Be realistic about boundaries:

This doesn’t eliminate risk: All decisions involve uncertainty. Voice helps you choose despite uncertainty, not eliminate it.

This doesn’t work for completely equal options: If two choices are genuinely identical in every meaningful way, you don’t have analysis paralysis—you have an arbitrary choice. Flip a coin.

This doesn’t replace domain expertise: For technical decisions requiring specialized knowledge, you still need that knowledge. Voice helps you integrate it, not bypass it.

This won’t satisfy perfectionism: If you’re using analysis to avoid the discomfort of commitment, voice will surface that—but you’ll still need to choose despite imperfection.

Building the Practice

Start with small decisions to build the skill:

“I’m trying to decide which laptop to buy. I’ve been researching for two weeks. Let me talk through the options…”

As you practice verbalizing decisions, you develop the ability to hear your own reasoning clearly. This skill transfers to larger decisions.

The Bottom Line

Analysis paralysis isn’t solved by more information or better frameworks. You already have enough information. You’re avoiding the decision, not researching it.

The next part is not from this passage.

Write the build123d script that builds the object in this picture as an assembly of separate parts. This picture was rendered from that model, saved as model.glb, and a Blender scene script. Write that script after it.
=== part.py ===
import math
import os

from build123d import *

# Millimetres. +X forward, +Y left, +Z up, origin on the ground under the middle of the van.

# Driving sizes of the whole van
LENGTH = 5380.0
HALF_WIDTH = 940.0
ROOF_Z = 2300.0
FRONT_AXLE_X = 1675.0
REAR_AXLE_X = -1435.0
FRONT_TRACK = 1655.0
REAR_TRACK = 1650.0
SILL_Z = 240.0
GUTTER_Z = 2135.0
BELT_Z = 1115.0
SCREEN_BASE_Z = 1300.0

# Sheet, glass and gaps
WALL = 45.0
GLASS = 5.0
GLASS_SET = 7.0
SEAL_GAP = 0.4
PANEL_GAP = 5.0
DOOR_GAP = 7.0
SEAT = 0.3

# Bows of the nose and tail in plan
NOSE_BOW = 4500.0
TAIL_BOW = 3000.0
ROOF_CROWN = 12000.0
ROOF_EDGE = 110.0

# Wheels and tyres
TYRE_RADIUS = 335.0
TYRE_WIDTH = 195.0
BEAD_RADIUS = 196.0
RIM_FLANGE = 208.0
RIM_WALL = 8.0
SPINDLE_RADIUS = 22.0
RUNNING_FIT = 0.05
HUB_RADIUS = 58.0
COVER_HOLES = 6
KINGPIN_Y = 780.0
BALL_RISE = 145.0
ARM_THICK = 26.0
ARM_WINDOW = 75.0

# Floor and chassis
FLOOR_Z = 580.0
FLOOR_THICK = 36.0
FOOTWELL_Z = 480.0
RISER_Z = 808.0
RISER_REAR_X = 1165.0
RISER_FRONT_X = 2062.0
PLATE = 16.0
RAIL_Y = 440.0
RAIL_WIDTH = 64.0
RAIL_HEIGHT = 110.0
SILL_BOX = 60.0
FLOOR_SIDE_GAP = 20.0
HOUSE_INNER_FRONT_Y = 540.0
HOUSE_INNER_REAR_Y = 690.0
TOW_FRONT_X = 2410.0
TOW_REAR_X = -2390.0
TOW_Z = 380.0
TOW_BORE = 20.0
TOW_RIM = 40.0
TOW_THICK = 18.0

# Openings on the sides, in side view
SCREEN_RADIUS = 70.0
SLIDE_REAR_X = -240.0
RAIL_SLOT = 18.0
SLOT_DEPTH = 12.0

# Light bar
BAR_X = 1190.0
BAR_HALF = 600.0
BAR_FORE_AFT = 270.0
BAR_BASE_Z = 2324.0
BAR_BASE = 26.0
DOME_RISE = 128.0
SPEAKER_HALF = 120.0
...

Speaking the decision aloud forces you to hear your actual reasoning, reveals your real priorities, and exposes the endless analysis loop for what it is: fear of committing disguised as thoroughness.

The moment you start explaining the choice to another person—or to a voice recorder—you’ll often discover you already know what you want to do. The analysis was protection against the vulnerability of choosing. But speaking out loud requires commitment to a narrative, and that commitment surfaces your true preference.

Perfectionism tells you there’s a “right” answer if you just think harder. But most important decisions don’t have objectively right answers—they have your answer. And your answer emerges not through more analysis, but through the clarity of hearing yourself articulate what actually matters.

Stop researching. Start talking. The decision is already there.